**TASK DETAILS**
Would you quote the material below from its first line through the line containing "smooth_angle = radians(28)", exactly and with both ends included?

--- start ---

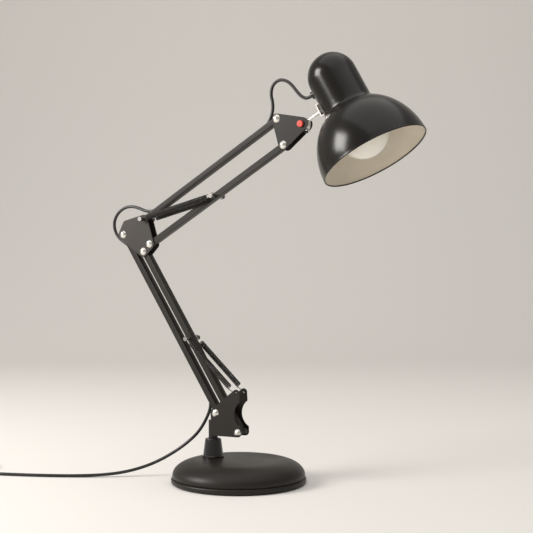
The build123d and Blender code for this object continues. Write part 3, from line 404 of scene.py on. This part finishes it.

# Elbow plates: two flat steel plates that carry the four pivots where the lower arm meets the upper arm.
# Their coat is a warmer grey than the bars, painted lighter to stand in for the satin sheen they catch.
paint("coat_plate", finish("plate coat with painted sheen", (0.040, 0.035, 0.030), 0.42, powder, specular=0.3))

# Rivets, yoke, shade bracket and plug pins: bright nickel plating. The rivets hold the plates to
# the bars, and the yoke's band and rod carry the shade by its bracket.
plating = (2600, 0.000004, 30, 0.04)
paint("nickel", finish("bright nickel", (0.74, 0.72, 0.68), 0.26, plating, metallic=1.0))

# Tilt cap: a coral red moulded plastic cap, pressed over the end of the bolt that the shade
# tilts on. It is the only coloured piece.
paint("red_plastic", finish("coral red cap", (0.72, 0.075, 0.052), 0.34, moulded, coat=0.1))


# Arm bars: four folded steel channels with the cord inside, powder coated dark brown.
# Their long edges are rounded, as a press brake leaves them, and the holes for the rivets stay
# sharp. Two bars side by side make each arm a parallelogram.
bar_edge_radius = 0.00045
bar_hole_reach = 0.003
weld_distance = 1e-6
outline_inset = 1e-5
flat_angle = radians(1)
square_angle = radians(50)
smooth_angle = radians(28)


def softened_bar(name, source, body, first, last):
    """A copy of a bar whose outline edges are rounded and whose holes stay sharp."""
    made = bmesh.new()
    made.from_mesh(frame["nodes"][source].data)
    bmesh.ops.remove_doubles(made, verts=made.verts, dist=weld_distance)
    bmesh.ops.dissolve_limit(made, angle_limit=flat_angle, verts=made.verts, edges=made.edges)
    side = max(abs(vertex.co.y) for vertex in made.verts) - outline_inset
    along = (last - first).normalized()
    chosen = []
    for edge in made.edges:
        ends = [vertex.co for vertex in edge.verts]
        if min(abs(end.y) for end in ends) < side or edge.calc_face_angle(0) < square_angle:
            continue
        middle = (ends[0] + ends[1]) / 2
        reach = min(max((middle - first).dot(along), 0), (last - first).length)
        offset = middle - first - along * reach
        if Vector((offset.x, 0, offset.z)).length > bar_hole_reach:
            chosen.append(edge)
    bmesh.ops.bevel(
        made, geom=chosen, offset=bar_edge_radius, segments=3, profile=0.5, affect="EDGES",
    )
    mesh = bpy.data.meshes.new(name)
    made.to_mesh(mesh)
    made.free()
    mesh.polygons.foreach_set("use_smooth", [True] * len(mesh.polygons))
    mesh.set_sharp_from_angle(angle=smooth_angle)
    mesh.materials.append(coat_dark)
    piece = bpy.data.objects.new(name, mesh)
    bpy.context.scene.collection.objects.link(piece)
    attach(piece, body)
    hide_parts(source)


lower_arm_length = 0.256
lower_arm_way = Vector((-0.544639, 0, 0.838671))
lower_reach = lower_arm_way * lower_arm_length
upper_arm_length = 0.220
upper_arm_way = Vector((0.860742, 0, 0.509041))
upper_reach = upper_arm_way * upper_arm_length
pivot_a = Vector((-0.0272, 0, 0.0810))
pivot_b = Vector((0.003713, 0, 0.059595))
pivot_e = Vector((-0.134928, 0, 0.3143))
pivot_f = Vector((-0.126349, 0, 0.283575))
softened_bar("bar_lower_rear", "lower_rear_bar", "lower_rear_arm", pivot_a, pivot_a + lower_reach)
softened_bar("bar_lower_front", "lower_front_bar", "lower_front_arm", pivot_b, pivot_b + lower_reach)
softened_bar("bar_upper_top", "upper_top_bar", "upper_top_arm", pivot_e, pivot_e + upper_reach)
softened_bar("bar_upper_bottom", "upper_bottom_bar", "upper_bottom_arm", pivot_f, pivot_f + upper_reach)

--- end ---

**WRITTEN SOLUTION**
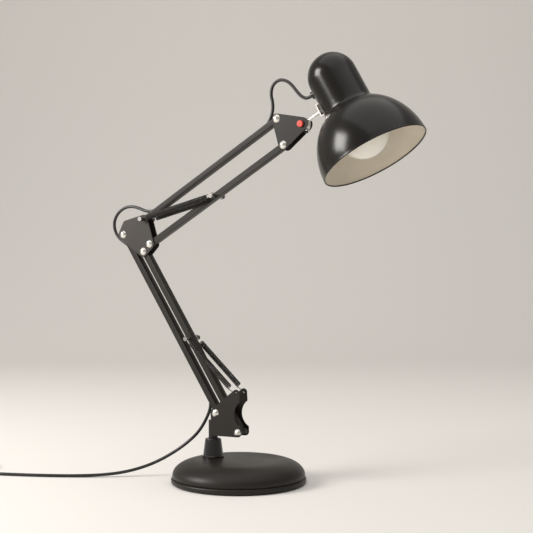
The build123d and Blender code for this object continues. Write part 3, from line 404 of scene.py on. This part finishes it.

# Elbow plates: two flat steel plates that carry the four pivots where the lower arm meets the upper arm.
# Their coat is a warmer grey than the bars, painted lighter to stand in for the satin sheen they catch.
paint("coat_plate", finish("plate coat with painted sheen", (0.040, 0.035, 0.030), 0.42, powder, specular=0.3))

# Rivets, yoke, shade bracket and plug pins: bright nickel plating. The rivets hold the plates to
# the bars, and the yoke's band and rod carry the shade by its bracket.
plating = (2600, 0.000004, 30, 0.04)
paint("nickel", finish("bright nickel", (0.74, 0.72, 0.68), 0.26, plating, metallic=1.0))

# Tilt cap: a coral red moulded plastic cap, pressed over the end of the bolt that the shade
# tilts on. It is the only coloured piece.
paint("red_plastic", finish("coral red cap", (0.72, 0.075, 0.052), 0.34, moulded, coat=0.1))


# Arm bars: four folded steel channels with the cord inside, powder coated dark brown.
# Their long edges are rounded, as a press brake leaves them, and the holes for the rivets stay
# sharp. Two bars side by side make each arm a parallelogram.
bar_edge_radius = 0.00045
bar_hole_reach = 0.003
weld_distance = 1e-6
outline_inset = 1e-5
flat_angle = radians(1)
square_angle = radians(50)
smooth_angle = radians(28)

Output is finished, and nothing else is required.